A série criada por Jeb Stuart claramente quer indicar que antigamente, assim como nos dias atuais, observaremos uma Igreja cristã tentando influenciar ou mesmo guiar o comportamento e vida das mulheres na sociedade, um poder opressor que continua (!) deixando uma marca de sangue sob o feminino.
São muitas as produções que abordam os males do fanatismo religioso em nossa sociedade, ainda mais quando envolvemos com a parte política. Algo que assistiremos pelos oito episódios dessa primeira temporada de Vikings: Valhalla, que mostra a troca de interesses por um objetivo comum. Claro que uma vez bem sucedidos, não necessariamente teremos todos unidos em prol da mesma causa. Agora, aqueles que um dia foram parceiros ou sócios, tornaram-se rivais mortais.

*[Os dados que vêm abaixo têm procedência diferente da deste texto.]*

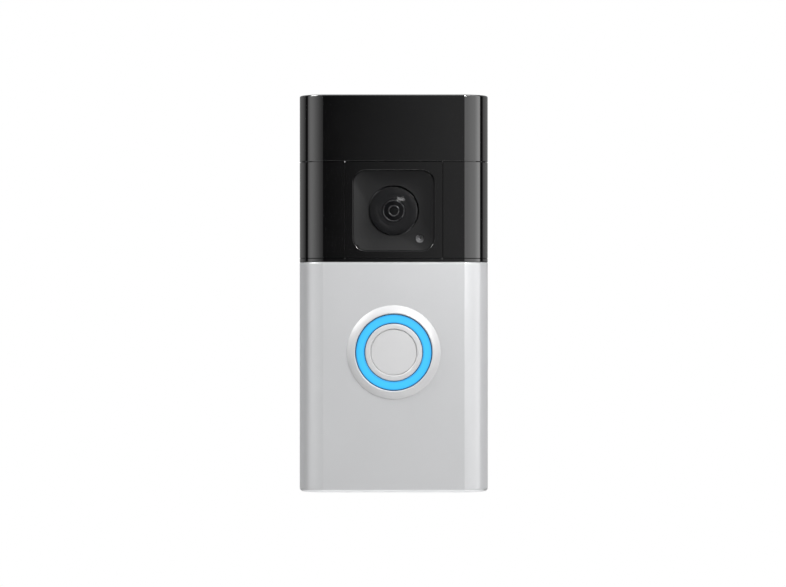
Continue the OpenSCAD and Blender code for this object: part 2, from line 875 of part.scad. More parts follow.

Sabendo que política é a habilidade no relacionar-se com os outros, tendo em vista a obtenção de resultados desejados, apenas comprovamos que aqueles que detêm o poder, normalmente estão mais preocupados em ter seus caprichos cumpridos a qualquer custo, mesmo que isso mostre-se algo um tanto contraditório ou até incompreensível em certa medida.
Assim como na política brasileira, que de maneira padronizada, insiste nessa “troca de favores” em uma realidade onde nada vem de graça, porém, sabemos muito bem quem são os únicos que saem perdendo desse acordo entre “cavalheiros”.
Na política, todos são vikings bárbaros.